Mendengar itu, Raja Hussein
geram dan mengerahkan pasukannya untuk apa yang dikenal sebagai
"September Hitam" pembersihan terhadap PLO.
Ribuan warga Palestina
yang tinggal di Yordania dikumpulkan, beberapa pemimpinnya disiksa,
dan akhirnya, massa pengungsi diusir dari Yordania ke Libanon.
Data baru, muncul ke permukaan setelah pembunuhan dua pemimpin
terkemuka Mossad di Larnaka, Siprus, menyebut seluruh operasi tersebut
adalah operasi/aksi rahasia Mossad, dipimpin salah satu operator utamanya,
Sylvia Roxburgh.
Dia merencanakan/merekayasa affair (perselingkuhan)
dengan Raja Hussein dan menjadi ‘pasak pd as roda’ (linchpin) untuk
kudeta besar yang Mossad rancang untuk mengacaukan Arab.
Pada tahun 1982, saat PLO telah meninggalkan aksi terorisme, Mossad
menyebarkan disinformasi tentang "serangan teror" di permukiman Israel
di sepanjang perbatasan utara sebagai pembenaran atas invasi besar-
besaran terhadap militer Lebanon.
Bertahun kemudian, bahkan juru bicara
Israel terkenal, seperti mantan MenLu Abba Eban, mengakui bahwa laporan
"PLO terorisme" telah direkayasa Mossad.
Perlu juga diperhatikan bahwa percobaan pembunuhan Duta Besar Israel
di London, Shlomo Argov awalnya dipersalahkan pada PLO.
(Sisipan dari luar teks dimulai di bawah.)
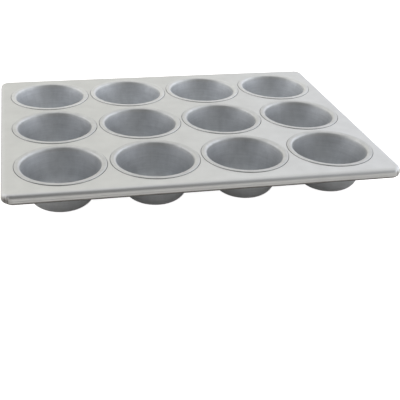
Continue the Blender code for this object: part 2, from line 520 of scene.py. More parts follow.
@dataclass
class Wiring:
    """Adds nodes to a node tree, and feeds their inputs with sockets or plain values."""

    tree: Tree

    def add(
        self, kind: str, given: dict[str | int, Any] | None = None, **settings: Any
    ) -> Sockets:
        """Add a node.

        Args:
            kind: Blender's name of the kind.
            given: A socket or a plain value for each input, by its name or number.
            **settings: The node's own settings.

        Returns:
            The node's outputs.
        """
        node = self.tree.nodes.new(kind)
        for name, value in settings.items():
            setattr(node, name, value)
        self.feed(node, given or {})
        return node.outputs

    def feed(self, node: bpy.types.Node, given: dict[str | int, Any]) -> None:
        """Link each socket to the node's input, or set a plain value as its number.

        Args:
            node: The node.
            given: A socket or a plain value for each input, by its name or number.
        """
        for name, value in given.items():
            if isinstance(value, Socket):
                self.tree.links.new(value, node.inputs[name])
            else:
                node.inputs[name].default_value = value

    def math(self, operation: str, first: Any, second: Any = 0.0, clamp: bool = False) -> Socket:
        """Work out one sum of two numbers or sockets, kept within 0 and 1 if clamped."""
        given = {0: first, 1: second}
        return self.add("ShaderNodeMath", given, operation=operation, use_clamp=clamp)[0]

    def noise(self, vector: Any, scale: Any, detail: float, roughness: float) -> Socket:
        """Add a noise texture and give its value's socket."""
        given = {"Vector": vector, "Scale": scale, "Detail": detail, "Roughness": roughness}
        return self.add("ShaderNodeTexNoise", given)["Fac"]

    def mix(self, share: Any, first: Any, second: Any, blend: str = "MIX") -> Socket:
        """Mix two colours by a share and give the mixture's socket."""
        given = {MIX_SHARE: share, MIX_FIRST: first, MIX_SECOND: second}
        return self.add("ShaderNodeMix", given, data_type="RGBA", blend_type=blend)[MIX_RESULT]

    def tinted(self, colour: Any, tint: Any) -> Socket:
        """Multiply a colour by another or by a number and give the product's socket."""
        return self.mix(1.0, colour, tint, "MULTIPLY")

    def spread(self, value: Any, low: float, high: float) -> Socket:
        """Spread a value from 0..1 over low..high and give its socket."""
        given = {"Value": value, "To Min": low, "To Max": high}
        return self.add("ShaderNodeMapRange", given)["Result"]

    def fade(self, value: Any, start: float, stop: float, low: float, high: float) -> Socket:
        """Go smoothly from low at the start to high at the stop, and stay level beyond."""
        given = {"Value": value, "From Min": start, "From Max": stop, "To Min": low, "To Max": high}
        return self.add("ShaderNodeMapRange", given, interpolation_type="SMOOTHSTEP")["Result"]

    def mark(self, name: str, output: str = "Fac") -> Socket:
        """Read an attribute of the mesh."""
        return self.add("ShaderNodeAttribute", attribute_name=name)[output]

    def place(self) -> Socket:
        """Read the place on the piece, which is in the pan's own space."""
        return self.add("ShaderNodeTexCoord")["Object"]


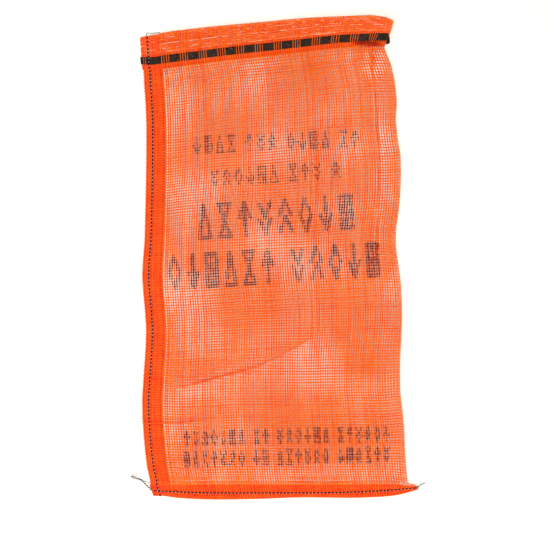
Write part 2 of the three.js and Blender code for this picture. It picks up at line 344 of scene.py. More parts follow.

Percobaan pembunuhan digunakan Israel sebagai salah satu alasan
serangan-nya ke Libanon pada tahun 1982.
Kenyataannya, diplomat adalah
salah satu "merpati" Israel dan cenderung berperan sebagai pihak yang
bersahabat dalam konflik Israel dengan PLO dan sepertinya mustahil
menjadi target kemarahan PLO.
Terlihat bahwa percobaan pembunuhan itu dilakukan dengan "bendera
palsu" Mossad- -untuk dua tujuan: (a) melenyapkan "kubu perdamaian"
yang ramah terhadap rakyat Palestina di kalangan internal (Israel),
dan (b) mempersalahkan kejahatan kepada PLO.